§A · Dispatch · Landing
Exelon Corporation Jet Lands in Cabo San Lucas Following Portland Departure
The utility holdco's aircraft arrives in Mexico amid a pattern of recent flights to the resort, likely for executive downtime after Q1 earnings.
By celebplanes · 1 min read · Exelon

Exelon
Exelon Corporation's Dassault Falcon 7X, tail number N496AC, departed Portland International Airport on May 11, 2026, at 10:28 p.m. local time, crossing into Mexico to touch down at Cabo San Lucas International Airport just after 2 a.m. the next day. The 3-hour-36-minute flight cruised at 41,000 feet, reaching a maximum ground speed of 501 knots, ferrying executives from the Pacific Northwest hub to the Baja California peninsula.
The trip coincides with a quiet week in Cabo San Lucas, free of major conferences or regulatory deadlines tied to Exelon's transmission and distribution operations. Instead, it follows the company's first-quarter earnings release on May 6, where Exelon reported adjusted operating earnings of $0.91 per share and announced shifts in capital spending toward transmission projects, per the official release. Cabo remains a favored spot for corporate retreats among U.S. executives seeking respite from boardrooms and grid demands.

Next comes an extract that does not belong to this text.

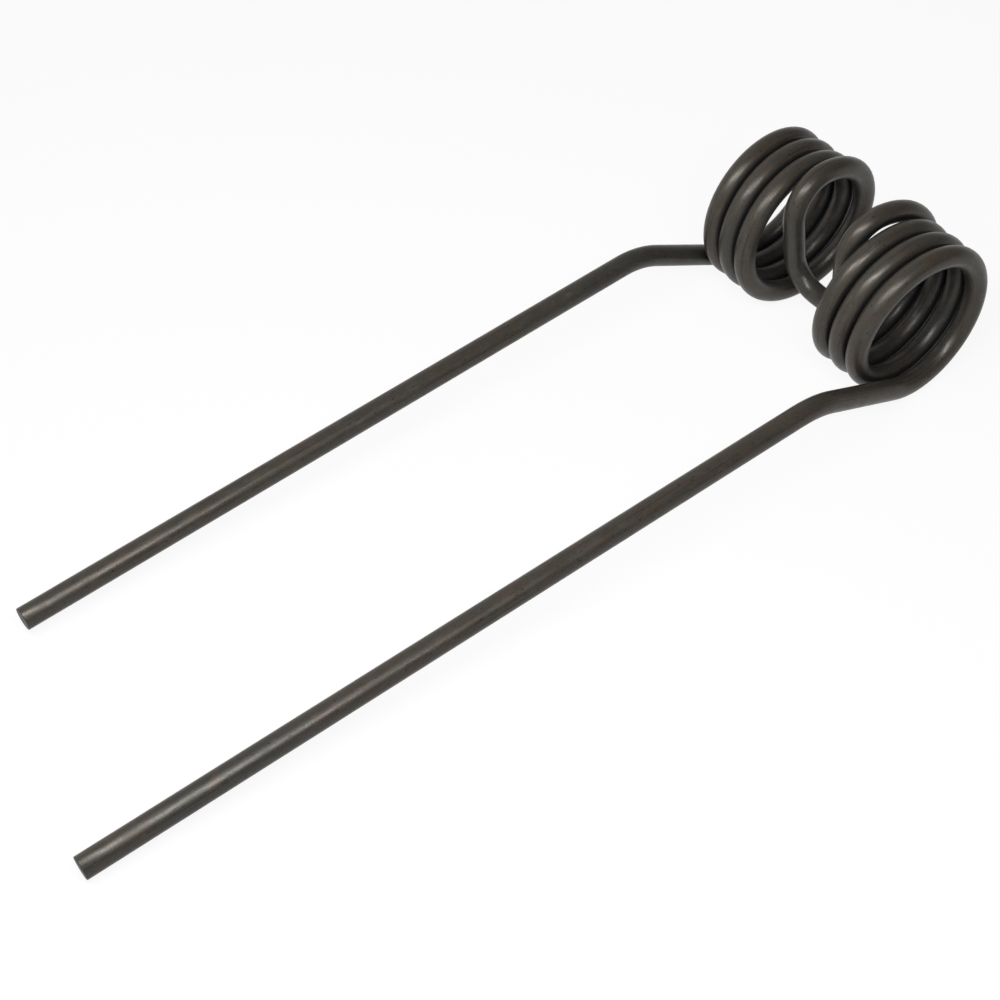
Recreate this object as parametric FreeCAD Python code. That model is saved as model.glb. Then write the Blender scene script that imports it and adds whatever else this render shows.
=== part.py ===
"""Double-coil spring tine for a hay tedder, bent from one length of round spring steel.

Axes: X runs along the coils' common axis, the arms point to -Y and +Z is up.
The origin is on the coils' axis, midway between the two coils.
The tine lies as it rests on a flat surface, on its coils and the tip of its longer arm.
"""

import FreeCAD, Part
import math
import os

# Wire
WIRE_DIAMETER = 9.5

# Coils
COIL_BORE = 54.0
TURN_GAP = 0.7
FULL_TURNS = 3
LAST_TURN_ANGLE = 178.0
LAST_TURN_OPENING = 1.6
LAST_TURN_HALF_SPACING = 17.4
LONGEST_COIL_ARC = 45.0

# Link between the coils
CROWN_REACH = 18.9
BRIDGE_SETBACK = 9.2
BRIDGE_DROP = 16.3
BRIDGE_HALF_SPAN = 14.6
BRIDGE_BEND_RADIUS = 14.0

# Arms
ROOT_LENGTH = 57.0
KINK_ANGLE = 28.6
KINK_RADIUS = 40.0
RIGHT_ARM_LENGTH = 340.0
LEFT_ARM_LENGTH = 307.0
RIGHT_ARM_TOE_IN = 0.0
LEFT_ARM_TOE_IN = 1.1

WIRE_RADIUS = WIRE_DIAMETER / 2
COIL_RADIUS = COIL_BORE / 2 + WIRE_RADIUS
PITCH = WIRE_DIAMETER + TURN_GAP


def vector(x, y, z):
    return FreeCAD.Vector(x, y, z)


def unit(v):
    return v * (1.0 / v.Length)


def turned(v, angle):
    """The direction v turned about the coils' axis."""
    c, s = math.cos(angle), math.sin(angle)
    return vector(v.x, v.y * c - v.z * s, v.y * s + v.z * c)


def root_angle():
    """Angle about the coil axis, from straight down, where the root meets the coil.

    It is the angle that sets the longer arm's tip level with the coils' lowest points.
    """
    kink = math.radians(KINK_ANGLE)
    arm = max(RIGHT_ARM_LENGTH, LEFT_ARM_LENGTH)
    a = COIL_RADIUS + arm * math.sin(kink) + WIRE_RADIUS * math.cos(kink)
    b = ROOT_LENGTH + arm * math.cos(kink) - WIRE_RADIUS * math.sin(kink)
    level = COIL_RADIUS + WIRE_RADIUS
    return math.atan2(b, a) - math.acos(level / math.hypot(a, b))


def straight(start, end):
    return Part.LineSegment(start, end).toShape()


def arc(start, corner, end):
    """Arc from start to end, tangent at both to the lines through the corner."""
    back = unit(start - corner)
    ahead = unit(end - corner)
    half_opening = back.getAngle(ahead) / 2
    cut = (start - corner).Length
    depth = cut / math.cos(half_opening) - cut * math.tan(half_opening)
    middle = corner + unit(back + ahead) * depth
    return Part.Arc(start, middle, end).toShape()


def bend(before, corner, after, radius):
    """Start, edge and end of the arc that rounds a corner."""
    back = unit(before - corner)
    ahead = unit(after - corner)
    cut = radius / math.tan(back.getAngle(ahead) / 2)
    start = corner + back * cut
    end = corner + ahead * cut
    return start, arc(start, corner, end), end


def steps(angle):
    """How many arcs a stretch of coil is made of, and the angle that each one turns."""
    count = math.ceil(angle / math.radians(LONGEST_COIL_ARC))
    return count, angle / count


def coil_slope(angle):
    """Advance along the axis for each mm round the coil, which gives the full turns their pitch."""
    step = steps(angle)[1]
    return PITCH * step / (4 * math.pi * COIL_RADIUS * math.tan(step / 2))


def coil(start, way, radius, angle):
    """Tangent arcs that wind about the axis; gives them with the point and direction at their end."""
    count, step = steps(angle)
    cut = radius * math.tan(step / 2) / math.hypot(way.y, way.z)
    edges = []
    for _ in range(count):
        corner = start + way * cut
        way = turned(way, -step)
        end = corner + way * cut
        edges.append(arc(start, corner, end))
        start = end
    return edges, start, way


def half_path(arm_length, toe_in):
    """Edges of the left half of the centre line, from the bridge's middle out to the arm's tip.

    Angles about the axis start at the bottom and go round by the back.
    """
    last_angle = math.radians(LAST_TURN_ANGLE)
    full_angle = 2 * math.pi * FULL_TURNS - root_angle()

    # the coil's inner end, at the top of its wider last turn
    last_radius = COIL_RADIUS + LAST_TURN_OPENING
    out_of_link = unit(vector(-coil_slope(full_angle), -math.cos(last_angle), -math.sin(last_angle)))
    coil_end = vector(
        -LAST_TURN_HALF_SPACING,
        last_radius * math.sin(last_angle),
        LAST_TURN_OPENING - last_radius * math.cos(last_angle))

    # link: across from the middle, up inside the coil, and over the crown
    centre = vector(0, -BRIDGE_SETBACK, -BRIDGE_DROP)
    foot = vector(-BRIDGE_HALF_SPAN, -BRIDGE_SETBACK, -BRIDGE_DROP)
    crown = coil_end - out_of_link * CROWN_REACH
    crown_half_opening = (coil_end - crown).getAngle(foot - crown) / 2
    crown_radius = CROWN_REACH * math.tan(crown_half_opening)
    foot_start, foot_arc, foot_end = bend(centre, foot, crown, BRIDGE_BEND_RADIUS)
    crown_start, crown_arc, _ = bend(foot, crown, coil_end, crown_radius)

    # coil: the wider turn first, which shares its lowest point with the full turns
    wide, lowest, way = coil(coil_end, out_of_link, last_radius, last_angle)
    full, coil_start, way = coil(lowest, way, COIL_RADIUS, full_angle)

    # root and arm
    knee = coil_start + way * ROOT_LENGTH
    slope = root_angle() + math.radians(KINK_ANGLE)
    arm_way = unit(vector(math.tan(math.radians(toe_in)), -math.cos(slope), -math.sin(slope)))
    tip = knee + arm_way * arm_length
    kink_start, kink, kink_end = bend(coil_start, knee, tip, KINK_RADIUS)

    edges = [straight(centre, foot_start), foot_arc, straight(foot_end, crown_start), crown_arc]
    edges += wide + full
    edges += [straight(coil_start, kink_start), kink, straight(kink_end, tip)]
    return edges, tip, arm_way


def mirrored(edges):
    return [edge.mirror(vector(0, 0, 0), vector(1, 0, 0)) for edge in edges]


def tine():
    """The whole tine: one round section swept along the centre line."""
    left, tip, way = half_path(LEFT_ARM_LENGTH, LEFT_ARM_TOE_IN)
    right = mirrored(half_path(RIGHT_ARM_LENGTH, RIGHT_ARM_TOE_IN)[0])
    path = Part.Wire(left[::-1] + right)
    section = Part.Wire([Part.makeCircle(WIRE_RADIUS, tip, way)])
    solid = path.makePipeShell([section], True, False)
    return solid, path


if __name__ == "__main__":
    os.makedirs("parts", exist_ok=True)
    shape, centre_line = tine()
    area = math.pi * WIRE_RADIUS ** 2
    print("valid", shape.isValid(), "solids", len(shape.Solids), "faces", len(shape.Faces))
    ratio = shape.Volume / (area * centre_line.Length)
    print("length %.1f mm" % centre_line.Length, "volume / (section x length) %.5f" % ratio)
    print("box", shape.BoundBox)
    shape.exportStep("parts/tine.step")
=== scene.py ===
"""Dressed model of a double-coil spring tine for a hay tedder, in its studio.

The tine is one length of round spring steel. The script bends it as the workshop does: it starts
from the round section at one tip, feeds it along the straight runs and turns it round each bend,
so that every point of the skin keeps the place it had on the straight wire.
"""

import logging
import math
from dataclasses import dataclass, field
from enum import Enum
from typing import Optional

import bmesh
import bpy
from mathutils import Matrix, Vector

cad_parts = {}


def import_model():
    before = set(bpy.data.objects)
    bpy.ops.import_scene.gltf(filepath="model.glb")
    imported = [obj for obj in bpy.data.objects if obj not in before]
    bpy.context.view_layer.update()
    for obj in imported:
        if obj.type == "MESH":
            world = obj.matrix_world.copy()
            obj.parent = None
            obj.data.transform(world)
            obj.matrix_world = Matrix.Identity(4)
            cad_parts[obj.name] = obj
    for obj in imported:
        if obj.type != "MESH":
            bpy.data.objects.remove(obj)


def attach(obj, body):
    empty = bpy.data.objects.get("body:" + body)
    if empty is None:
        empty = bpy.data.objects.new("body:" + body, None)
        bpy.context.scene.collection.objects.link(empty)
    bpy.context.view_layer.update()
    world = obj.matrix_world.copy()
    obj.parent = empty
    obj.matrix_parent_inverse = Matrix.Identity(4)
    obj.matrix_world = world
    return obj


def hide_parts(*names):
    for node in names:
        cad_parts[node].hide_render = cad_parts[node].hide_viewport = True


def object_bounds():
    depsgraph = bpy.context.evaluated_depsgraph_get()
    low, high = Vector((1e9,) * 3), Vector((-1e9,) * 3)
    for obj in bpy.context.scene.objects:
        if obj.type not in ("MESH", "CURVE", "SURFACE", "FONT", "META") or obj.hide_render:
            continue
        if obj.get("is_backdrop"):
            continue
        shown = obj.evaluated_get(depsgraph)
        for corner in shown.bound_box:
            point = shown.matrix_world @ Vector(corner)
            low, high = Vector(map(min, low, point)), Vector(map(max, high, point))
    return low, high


LOG = logging.getLogger("tine")
NODE = "tine"
BODY = "root"
UNBENT = "unbent"

# places of the colour sockets on a Mix node
MIX_SHARE, MIX_FIRST, MIX_SECOND = 0, 6, 7
MIX_RESULT = 2


class Side(Enum):
    """The two mirrored halves of the tine."""

    LEFT = "left"
    RIGHT = "right"


class Finish(Enum):
    """Places of the finishes in the tine's material list."""

    SKIN = 0
    CUT = 1


@dataclass(frozen=True)
class Stretch:
    """A straight run, or an arc that is tangent to the lines through its corner."""

    start: Vector
    end: Vector
    corner: Optional[Vector] = None

    def reversed(self) -> "Stretch":
        """The same stretch, followed the other way."""
        return Stretch(self.end, self.start, self.corner)

    def mirrored(self) -> "Stretch":
        """The same stretch on the other half of the tine."""
        flip = Matrix.Diagonal((-1.0, 1.0, 1.0))
        corner = None if self.corner is None else flip @ self.corner
        return Stretch(flip @ self.start, flip @ self.end, corner)

    def way(self) -> Vector:
        """Direction at the start."""
        towards = self.end if self.corner is None else self.corner
        return (towards - self.start).normalized()


@dataclass
class Wire:
    """The round stock."""

    diameter: float = 0.0095
    skin_inset: float = 0.000015
    facets: int = 48
    feed_step: float = 0.010
    turn_step: float = math.radians(5.0)
    broken_edge: float = 0.00035
    broken_edge_steps: int = 3
    dish_widths: tuple = (0.0011, 0.0013)
    dish_depths: tuple = (0.00006, 0.00010)
    crease: float = math.radians(40.0)

    @property
    def radius(self) -> float:
        """Radius of the wire."""
        return self.diameter / 2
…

This landing caps a whirlwind of recent activity for N496AC, which shuttled between Cabo San Lucas, the Denver area, and Portland over the past week—departing Cabo for Denver on May 7, returning May 9, heading to Portland May 11, and now looping back south. While Exelon's recurring routes stick to domestic business centers like Philadelphia and Washington, D.C., these Baja jaunts hint at off-the-books renewal for CEO Calvin Butler and team, far from Chicago headquarters.